== Stated exercise ==
Reproduce all records exactly.

---+---

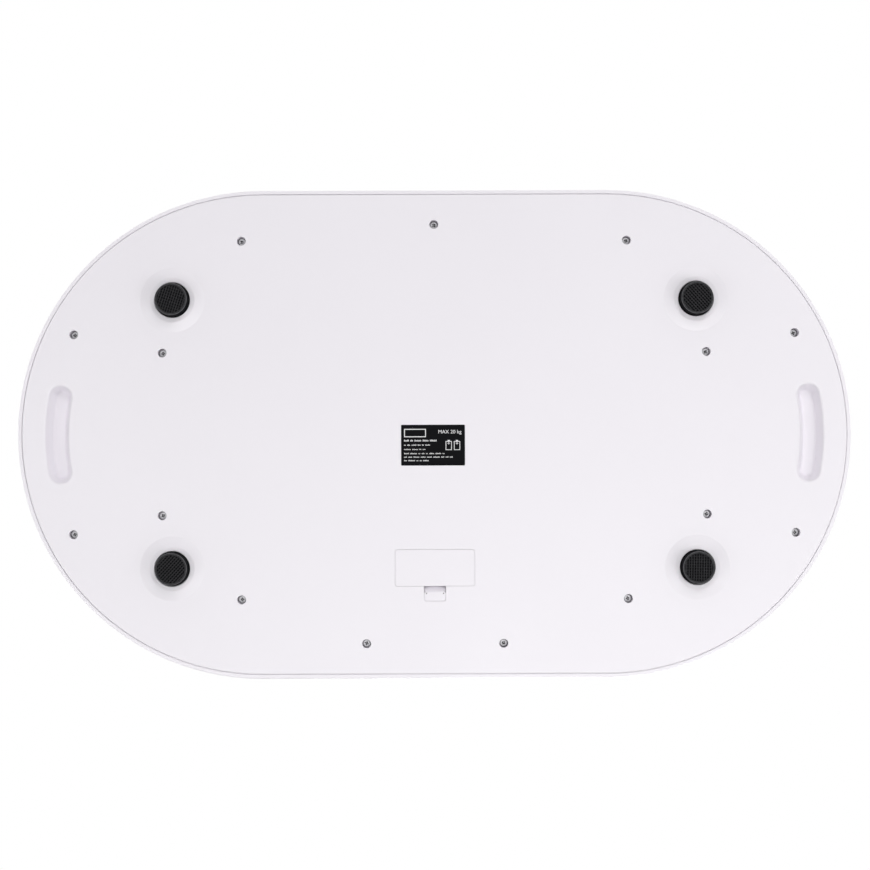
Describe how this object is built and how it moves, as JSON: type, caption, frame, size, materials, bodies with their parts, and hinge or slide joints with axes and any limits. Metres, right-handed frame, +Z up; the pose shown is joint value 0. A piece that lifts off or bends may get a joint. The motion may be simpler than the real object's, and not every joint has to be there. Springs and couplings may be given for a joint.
{
  "type": "digital baby weighing scale",
  "caption": "Digital baby weighing scale: stadium-shaped white tray with raised ends, rubber load-cell feet, front display with keys and a battery door underneath.",
  "frame": {"origin": "centre of the footprint on the surface the feet stand on", "axes": "+Z up; X along the length of the tray; -Y towards the user, where the display, keys and battery door are"},
  "size_m": [0.545, 0.3204, 0.0514],
  "materials": {
    "shell_plastic": "satin",
    "key_plastic": "satin",
    "screw_steel": "satin",
    "label_foil": "satin",
    "window_plastic": "gloss",
    "lcd_glass": "gloss",
    "light_guide": "matte",
    "frame_plastic": "matte",
    "circuit_board": "satin",
    "black_plastic": "matte",
    "battery_can": "satin",
    "nickel_plate": "satin",
    "cell_steel": "satin",
    "foot_rubber": "matte",
    "cable_grey": "matte",
    "lead_red": "matte",
    "lead_black": "matte"
  },
  "bodies": {
    "housing": {"top_cover": "shell_plastic", "bottom_cover": "shell_plastic", "housing_screws": "screw_steel", "pcb_screws": "screw_steel", "load_cell_screws": "screw_steel", "rating_label": "label_foil", "display_window": "window_plastic", "lcd_glass": "lcd_glass", "lcd_backlight": "light_guide", "lcd_frame": "frame_plastic", "load_cell_bracket_front_left": "frame_plastic", "load_cell_bracket_front_right": "frame_plastic", "load_cell_bracket_rear_left": "frame_plastic", "load_cell_bracket_rear_right": "frame_plastic", "foot_post_front_left": "frame_plastic", "foot_post_front_right": "frame_plastic", "foot_post_rear_left": "frame_plastic", "foot_post_rear_right": "frame_plastic", "pcb_plugs": "frame_plastic", "main_pcb": "circuit_board", "controller_chip": "black_plastic", "tact_switch_unit": "black_plastic", "tact_switch_hold": "black_plastic", "tact_switch_tare": "black_plastic", "tact_switch_power": "black_plastic", "battery_rear": "battery_can", "battery_front": "battery_can", "battery_contact_link": "nickel_plate", "battery_contact_positive": "nickel_plate", "battery_contact_negative": "nickel_plate", "load_cell_front_left": "cell_steel", "load_cell_front_right": "cell_steel", "load_cell_rear_left": "cell_steel", "load_cell_rear_right": "cell_steel", "foot_pad_front_left": "foot_rubber", "foot_pad_front_right": "foot_rubber", "foot_pad_rear_left": "foot_rubber", "foot_pad_rear_right": "foot_rubber", "load_cell_cable_front_left": "cable_grey", "load_cell_cable_front_right": "cable_grey", "load_cell_cable_rear_left": "cable_grey", "load_cell_cable_rear_right": "cable_grey", "battery_lead_positive": "lead_red", "battery_lead_negative": "lead_black"},
    "key_unit": {"key_unit": "key_plastic", "switch_plunger_unit": "black_plastic"},
    "key_hold": {"key_hold": "key_plastic", "switch_plunger_hold": "black_plastic"},
    "key_tare": {"key_tare": "key_plastic", "switch_plunger_tare": "black_plastic"},
    "key_power": {"key_power": "key_plastic", "switch_plunger_power": "black_plastic"},
    "battery_door": {"battery_door": "shell_plastic"},
    "battery_door_latch": {"battery_door_latch": "shell_plastic"}
  },
  "joints": [
    {"name": "key_unit_press", "type": "slide", "parent": "housing", "child": "key_unit", "axis": [0, 0, -1], "range_m": [0, 0.0005], "stiffness_N_per_m": 1500, "springref_m": -0.0003},
    {"name": "key_hold_press", "type": "slide", "parent": "housing", "child": "key_hold", "axis": [0, 0, -1], "range_m": [0, 0.0005], "stiffness_N_per_m": 1500, "springref_m": -0.0003},
    {"name": "key_tare_press", "type": "slide", "parent": "housing", "child": "key_tare", "axis": [0, 0, -1], "range_m": [0, 0.0005], "stiffness_N_per_m": 1500, "springref_m": -0.0003},
    {"name": "key_power_press", "type": "slide", "parent": "housing", "child": "key_power", "axis": [0, 0, -1], "range_m": [0, 0.0005], "stiffness_N_per_m": 1500, "springref_m": -0.0003},
    {"name": "battery_door_hinge", "type": "hinge", "parent": "housing", "child": "battery_door", "pos_m": [0, -0.07545, 0.01], "axis": [1, 0, 0], "range_deg": [0, 55]},
    {"name": "battery_door_latch_flex", "type": "hinge", "parent": "battery_door", "child": "battery_door_latch", "pos_m": [0, -0.1078, 0.0146], "axis": [1, 0, 0], "range_deg": [0, 9], "stiffness_Nm_per_rad": 0.02}
  ]
}
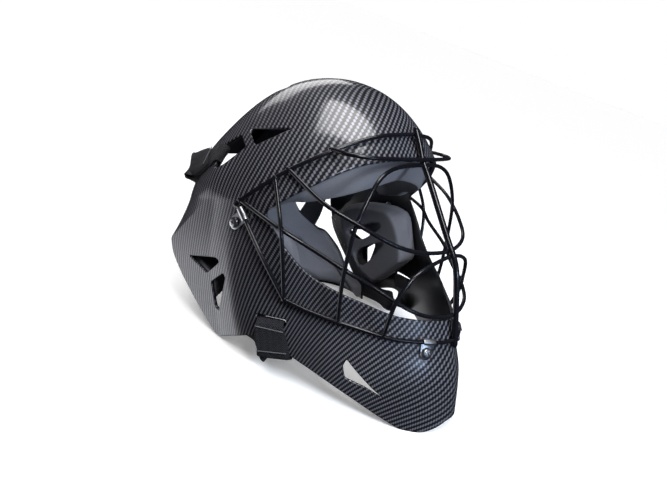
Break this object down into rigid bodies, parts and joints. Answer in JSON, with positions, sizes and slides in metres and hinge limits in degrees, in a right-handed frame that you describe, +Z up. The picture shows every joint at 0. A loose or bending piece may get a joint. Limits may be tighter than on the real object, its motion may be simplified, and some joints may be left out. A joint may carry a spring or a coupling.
{
  "type": "hockey goalie mask",
  "caption": "Hockey goalie mask: glossy hard shell with a welded wire cage over the face, grey foam pads inside and a padded back plate held by webbing straps.",
  "frame": {"origin": "Middle of the bounding box seen from above, on the surface the mask stands on.", "axes": "+X to the wearer's left, +Y to the back of the mask, +Z up with the mask leaning back about 24 degrees on its chin and the two rear corners of the shell."},
  "size_m": [0.2552, 0.3434, 0.2443],
  "materials": {
    "shell_carbon": "printed twill weave under a thick clear gloss coat",
    "cage_black": "welded steel wire, gloss black powder coat",
    "clip_zinc": "bright zinc-plated sheet and screws",
    "foam_grey": "closed-cell foam with a smooth matt lining",
    "plate_black": "moulded plate, satin black",
    "webbing_black": "woven webbing with stitched ends"
  },
  "bodies": {
    "root": {"shell": "shell_carbon", "cage": "cage_black", "clip_temple_right": "clip_zinc", "clip_temple_left": "clip_zinc", "clip_chin_right": "clip_zinc", "clip_chin_left": "clip_zinc", "screw_temple_right": "clip_zinc", "screw_temple_left": "clip_zinc", "screw_chin_right": "clip_zinc", "screw_chin_left": "clip_zinc", "brow_pad": "foam_grey", "ear_pad_right": "foam_grey", "ear_pad_left": "foam_grey", "back_plate": "plate_black", "back_pad": "foam_grey", "strap_upper_right": "webbing_black", "strap_upper_left": "webbing_black", "strap_lower_right": "webbing_black", "strap_lower_left": "webbing_black"}
  },
  "joints": []
}
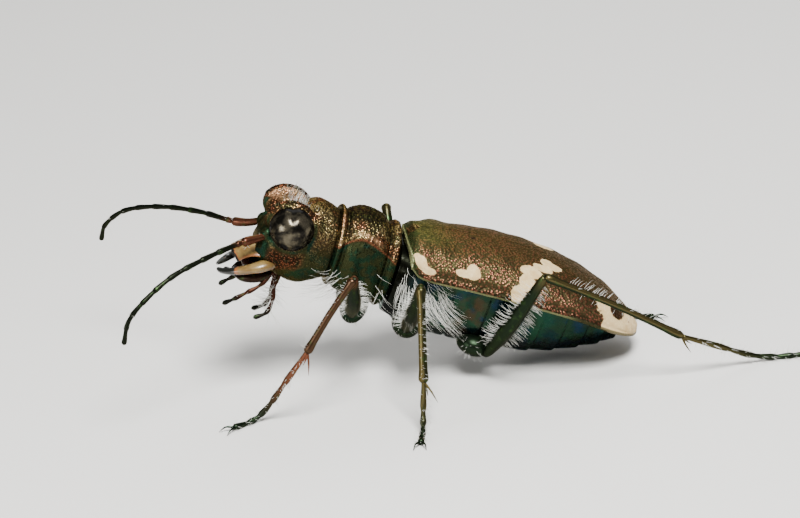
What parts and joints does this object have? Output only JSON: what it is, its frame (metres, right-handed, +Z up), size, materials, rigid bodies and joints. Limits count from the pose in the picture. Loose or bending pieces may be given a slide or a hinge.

---+---

== Response to the task ==
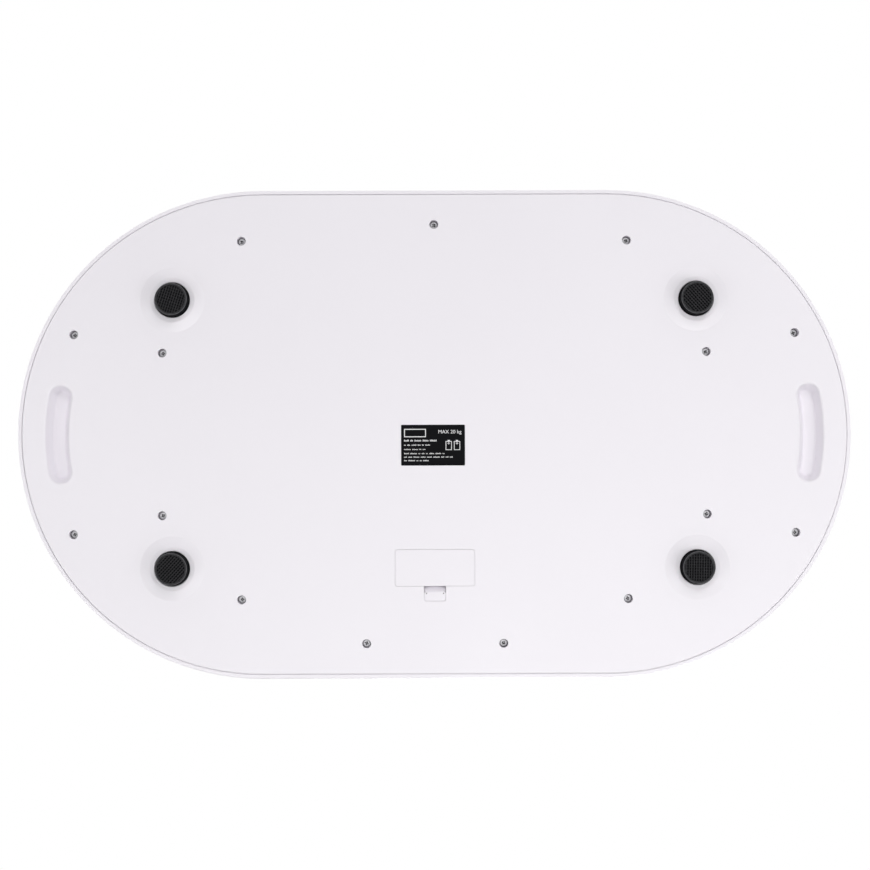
Describe how this object is built and how it moves, as JSON: type, caption, frame, size, materials, bodies with their parts, and hinge or slide joints with axes and any limits. Metres, right-handed frame, +Z up; the pose shown is joint value 0. A piece that lifts off or bends may get a joint. The motion may be simpler than the real object's, and not every joint has to be there. Springs and couplings may be given for a joint.
{
  "type": "digital baby weighing scale",
  "caption": "Digital baby weighing scale: stadium-shaped white tray with raised ends, rubber load-cell feet, front display with keys and a battery door underneath.",
  "frame": {"origin": "centre of the footprint on the surface the feet stand on", "axes": "+Z up; X along the length of the tray; -Y towards the user, where the display, keys and battery door are"},
  "size_m": [0.545, 0.3204, 0.0514],
  "materials": {
    "shell_plastic": "satin",
    "key_plastic": "satin",
    "screw_steel": "satin",
    "label_foil": "satin",
    "window_plastic": "gloss",
    "lcd_glass": "gloss",
    "light_guide": "matte",
    "frame_plastic": "matte",
    "circuit_board": "satin",
    "black_plastic": "matte",
    "battery_can": "satin",
    "nickel_plate": "satin",
    "cell_steel": "satin",
    "foot_rubber": "matte",
    "cable_grey": "matte",
    "lead_red": "matte",
    "lead_black": "matte"
  },
  "bodies": {
    "housing": {"top_cover": "shell_plastic", "bottom_cover": "shell_plastic", "housing_screws": "screw_steel", "pcb_screws": "screw_steel", "load_cell_screws": "screw_steel", "rating_label": "label_foil", "display_window": "window_plastic", "lcd_glass": "lcd_glass", "lcd_backlight": "light_guide", "lcd_frame": "frame_plastic", "load_cell_bracket_front_left": "frame_plastic", "load_cell_bracket_front_right": "frame_plastic", "load_cell_bracket_rear_left": "frame_plastic", "load_cell_bracket_rear_right": "frame_plastic", "foot_post_front_left": "frame_plastic", "foot_post_front_right": "frame_plastic", "foot_post_rear_left": "frame_plastic", "foot_post_rear_right": "frame_plastic", "pcb_plugs": "frame_plastic", "main_pcb": "circuit_board", "controller_chip": "black_plastic", "tact_switch_unit": "black_plastic", "tact_switch_hold": "black_plastic", "tact_switch_tare": "black_plastic", "tact_switch_power": "black_plastic", "battery_rear": "battery_can", "battery_front": "battery_can", "battery_contact_link": "nickel_plate", "battery_contact_positive": "nickel_plate", "battery_contact_negative": "nickel_plate", "load_cell_front_left": "cell_steel", "load_cell_front_right": "cell_steel", "load_cell_rear_left": "cell_steel", "load_cell_rear_right": "cell_steel", "foot_pad_front_left": "foot_rubber", "foot_pad_front_right": "foot_rubber", "foot_pad_rear_left": "foot_rubber", "foot_pad_rear_right": "foot_rubber", "load_cell_cable_front_left": "cable_grey", "load_cell_cable_front_right": "cable_grey", "load_cell_cable_rear_left": "cable_grey", "load_cell_cable_rear_right": "cable_grey", "battery_lead_positive": "lead_red", "battery_lead_negative": "lead_black"},
    "key_unit": {"key_unit": "key_plastic", "switch_plunger_unit": "black_plastic"},
    "key_hold": {"key_hold": "key_plastic", "switch_plunger_hold": "black_plastic"},
    "key_tare": {"key_tare": "key_plastic", "switch_plunger_tare": "black_plastic"},
    "key_power": {"key_power": "key_plastic", "switch_plunger_power": "black_plastic"},
    "battery_door": {"battery_door": "shell_plastic"},
    "battery_door_latch": {"battery_door_latch": "shell_plastic"}
  },
  "joints": [
    {"name": "key_unit_press", "type": "slide", "parent": "housing", "child": "key_unit", "axis": [0, 0, -1], "range_m": [0, 0.0005], "stiffness_N_per_m": 1500, "springref_m": -0.0003},
    {"name": "key_hold_press", "type": "slide", "parent": "housing", "child": "key_hold", "axis": [0, 0, -1], "range_m": [0, 0.0005], "stiffness_N_per_m": 1500, "springref_m": -0.0003},
    {"name": "key_tare_press", "type": "slide", "parent": "housing", "child": "key_tare", "axis": [0, 0, -1], "range_m": [0, 0.0005], "stiffness_N_per_m": 1500, "springref_m": -0.0003},
    {"name": "key_power_press", "type": "slide", "parent": "housing", "child": "key_power", "axis": [0, 0, -1], "range_m": [0, 0.0005], "stiffness_N_per_m": 1500, "springref_m": -0.0003},
    {"name": "battery_door_hinge", "type": "hinge", "parent": "housing", "child": "battery_door", "pos_m": [0, -0.07545, 0.01], "axis": [1, 0, 0], "range_deg": [0, 55]},
    {"name": "battery_door_latch_flex", "type": "hinge", "parent": "battery_door", "child": "battery_door_latch", "pos_m": [0, -0.1078, 0.0146], "axis": [1, 0, 0], "range_deg": [0, 9], "stiffness_Nm_per_rad": 0.02}
  ]
}
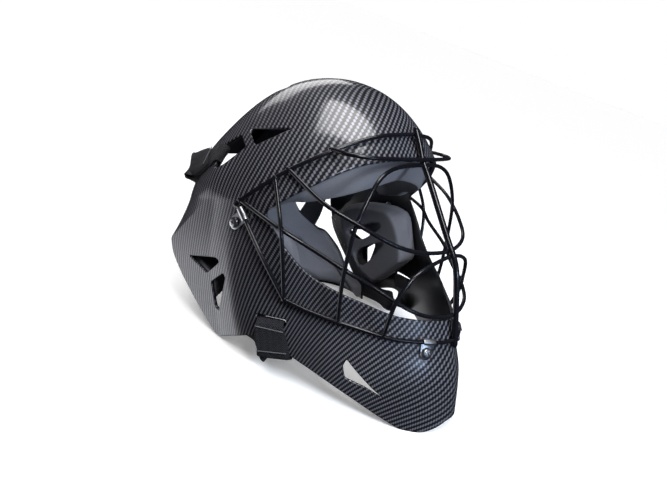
Break this object down into rigid bodies, parts and joints. Answer in JSON, with positions, sizes and slides in metres and hinge limits in degrees, in a right-handed frame that you describe, +Z up. The picture shows every joint at 0. A loose or bending piece may get a joint. Limits may be tighter than on the real object, its motion may be simplified, and some joints may be left out. A joint may carry a spring or a coupling.
{
  "type": "hockey goalie mask",
  "caption": "Hockey goalie mask: glossy hard shell with a welded wire cage over the face, grey foam pads inside and a padded back plate held by webbing straps.",
  "frame": {"origin": "Middle of the bounding box seen from above, on the surface the mask stands on.", "axes": "+X to the wearer's left, +Y to the back of the mask, +Z up with the mask leaning back about 24 degrees on its chin and the two rear corners of the shell."},
  "size_m": [0.2552, 0.3434, 0.2443],
  "materials": {
    "shell_carbon": "printed twill weave under a thick clear gloss coat",
    "cage_black": "welded steel wire, gloss black powder coat",
    "clip_zinc": "bright zinc-plated sheet and screws",
    "foam_grey": "closed-cell foam with a smooth matt lining",
    "plate_black": "moulded plate, satin black",
    "webbing_black": "woven webbing with stitched ends"
  },
  "bodies": {
    "root": {"shell": "shell_carbon", "cage": "cage_black", "clip_temple_right": "clip_zinc", "clip_temple_left": "clip_zinc", "clip_chin_right": "clip_zinc", "clip_chin_left": "clip_zinc", "screw_temple_right": "clip_zinc", "screw_temple_left": "clip_zinc", "screw_chin_right": "clip_zinc", "screw_chin_left": "clip_zinc", "brow_pad": "foam_grey", "ear_pad_right": "foam_grey", "ear_pad_left": "foam_grey", "back_plate": "plate_black", "back_pad": "foam_grey", "strap_upper_right": "webbing_black", "strap_upper_left": "webbing_black", "strap_lower_right": "webbing_black", "strap_lower_left": "webbing_black"}
  },
  "joints": []
}
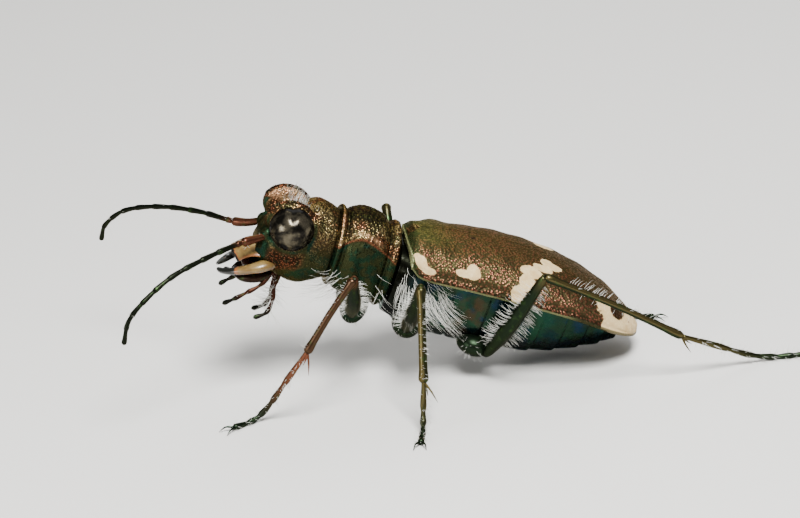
What parts and joints does this object have? Output only JSON: what it is, its frame (metres, right-handed, +Z up), size, materials, rigid bodies and joints. Limits count from the pose in the picture. Loose or bending pieces may be given a slide or a hinge.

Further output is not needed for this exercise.